>> start Information given
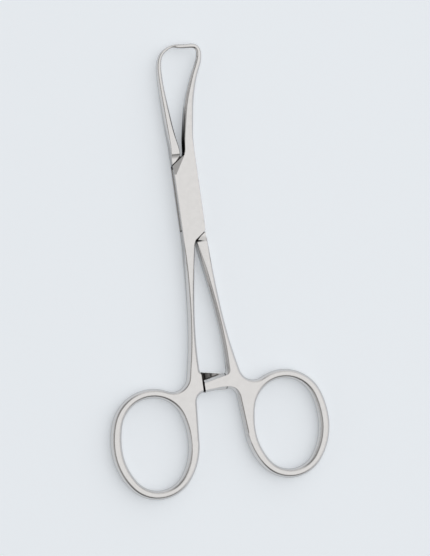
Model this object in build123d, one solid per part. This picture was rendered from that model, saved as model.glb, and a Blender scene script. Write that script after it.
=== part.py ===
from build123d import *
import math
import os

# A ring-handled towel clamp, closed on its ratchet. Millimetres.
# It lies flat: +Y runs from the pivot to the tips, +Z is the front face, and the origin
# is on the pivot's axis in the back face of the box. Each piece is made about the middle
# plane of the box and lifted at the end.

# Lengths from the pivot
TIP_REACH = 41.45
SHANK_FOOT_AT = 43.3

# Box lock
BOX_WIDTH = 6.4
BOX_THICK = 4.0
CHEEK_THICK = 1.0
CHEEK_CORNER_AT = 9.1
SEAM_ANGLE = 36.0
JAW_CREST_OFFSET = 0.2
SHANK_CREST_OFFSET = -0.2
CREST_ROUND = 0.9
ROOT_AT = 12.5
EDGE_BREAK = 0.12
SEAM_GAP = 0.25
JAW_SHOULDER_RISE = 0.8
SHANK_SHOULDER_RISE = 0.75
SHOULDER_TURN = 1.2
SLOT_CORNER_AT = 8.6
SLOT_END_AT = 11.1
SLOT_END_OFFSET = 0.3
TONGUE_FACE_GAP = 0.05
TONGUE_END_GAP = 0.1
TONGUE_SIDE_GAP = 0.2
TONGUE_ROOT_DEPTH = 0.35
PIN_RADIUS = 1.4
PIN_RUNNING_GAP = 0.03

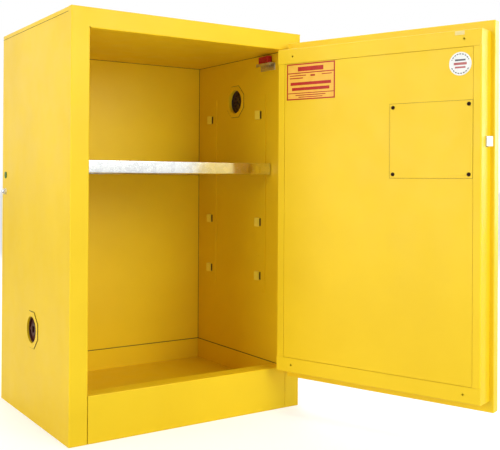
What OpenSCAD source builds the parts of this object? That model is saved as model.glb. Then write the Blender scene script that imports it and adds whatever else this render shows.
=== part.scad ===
>> end Information given
What needs to be done:
Go through the records and print each one exactly.

Correct answer:
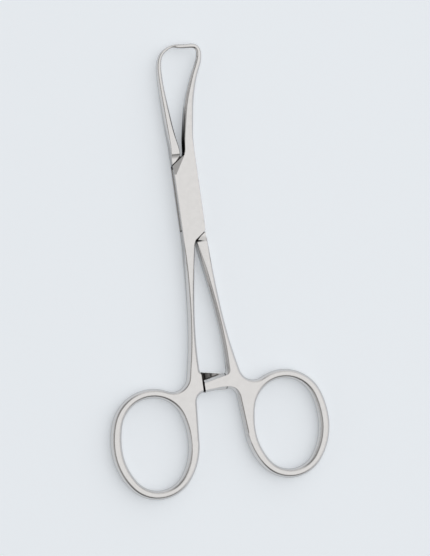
Model this object in build123d, one solid per part. This picture was rendered from that model, saved as model.glb, and a Blender scene script. Write that script after it.
=== part.py ===
from build123d import *
import math
import os

# A ring-handled towel clamp, closed on its ratchet. Millimetres.
# It lies flat: +Y runs from the pivot to the tips, +Z is the front face, and the origin
# is on the pivot's axis in the back face of the box. Each piece is made about the middle
# plane of the box and lifted at the end.

# Lengths from the pivot
TIP_REACH = 41.45
SHANK_FOOT_AT = 43.3

# Box lock
BOX_WIDTH = 6.4
BOX_THICK = 4.0
CHEEK_THICK = 1.0
CHEEK_CORNER_AT = 9.1
SEAM_ANGLE = 36.0
JAW_CREST_OFFSET = 0.2
SHANK_CREST_OFFSET = -0.2
CREST_ROUND = 0.9
ROOT_AT = 12.5
EDGE_BREAK = 0.12
SEAM_GAP = 0.25
JAW_SHOULDER_RISE = 0.8
SHANK_SHOULDER_RISE = 0.75
SHOULDER_TURN = 1.2
SLOT_CORNER_AT = 8.6
SLOT_END_AT = 11.1
SLOT_END_OFFSET = 0.3
TONGUE_FACE_GAP = 0.05
TONGUE_END_GAP = 0.1
TONGUE_SIDE_GAP = 0.2
TONGUE_ROOT_DEPTH = 0.35
PIN_RADIUS = 1.4
PIN_RUNNING_GAP = 0.03

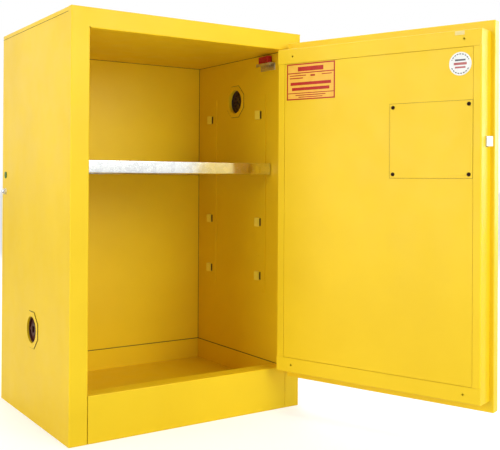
What OpenSCAD source builds the parts of this object? That model is saved as model.glb. Then write the Blender scene script that imports it and adds whatever else this render shows.
=== part.scad ===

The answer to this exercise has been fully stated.